Another day, another lawsuit against the German government for art stolen by the Nazis. Per a New York Times report, the heirs of German-Jewish art dealer and collector Alfred Flechtheim, sued the German state of Bavaria on Monday, saying that it has consistently refused to return works of art that the plaintiffs assert were stolen by the Nazis just prior to World War II.
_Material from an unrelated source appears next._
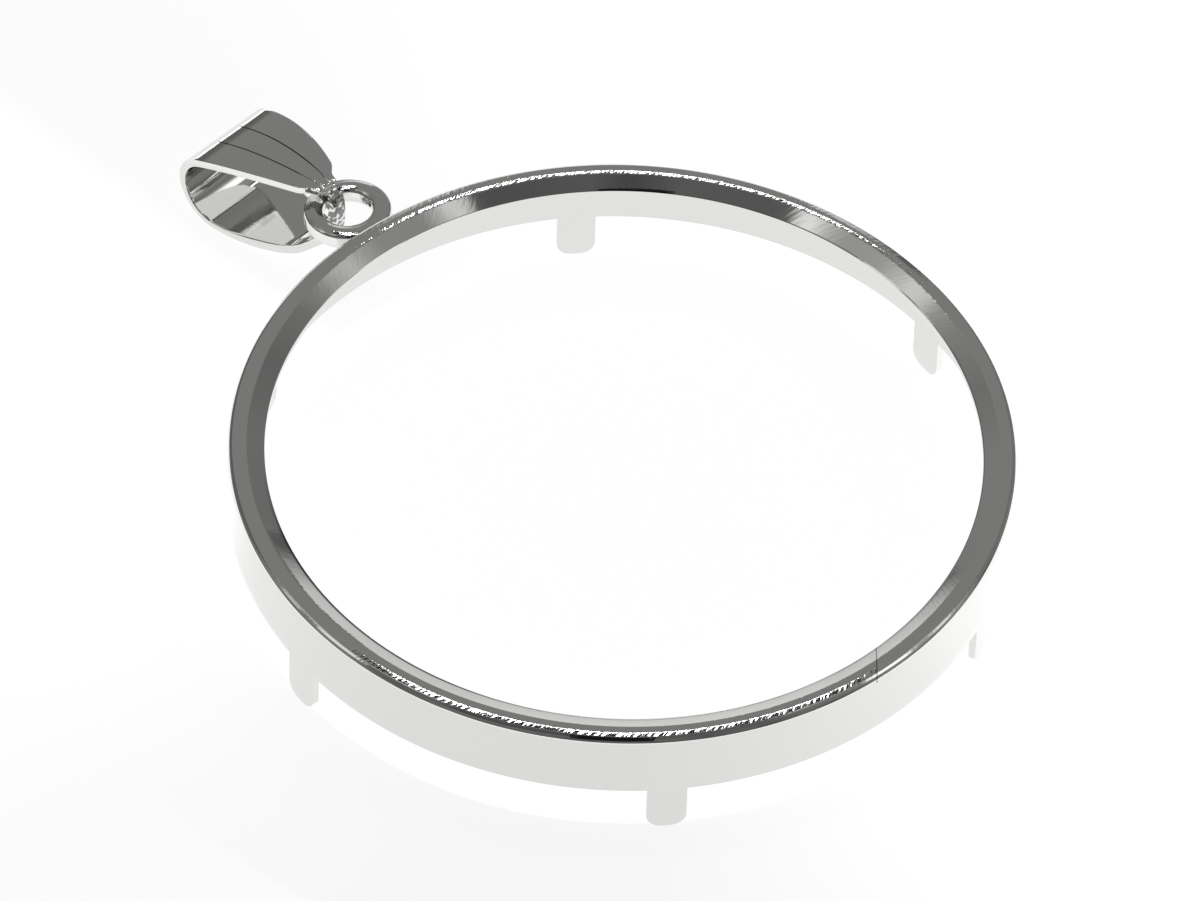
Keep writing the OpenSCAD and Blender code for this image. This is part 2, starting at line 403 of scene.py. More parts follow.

The Flechtheim heirs are seeking the return of eight paintings by Paul Klee, Juan Gris and Max Beckmann which are currently housed in the Bavarian state paintings collection. Before the rise of Hitler, Fletchtheim was an important figure in the art world — supporting avant-garde artists and operating galleries in Berlin and Düsseldorf. After the Nazis took power in 1933, Fletchtheim was persecuted as a Jew and also targeted for dealing in what the Nazis considered to be “degenerate art” (the Nazis, unsurprisingly, hated almost every modern artist we currently hold dear).
The lawsuit, brought by the son and widow of Mr. Flechtheim’s nephew, alleges that Mr. Flechtheim was forced to leave the works behind as he was chased out of Germany. The State of Bavaria however, asserts that the paintings were not looted by the Nazis, but rather had been sold by Mr. Fletchtheim in 1932, prior to Hitler’s assumption of power.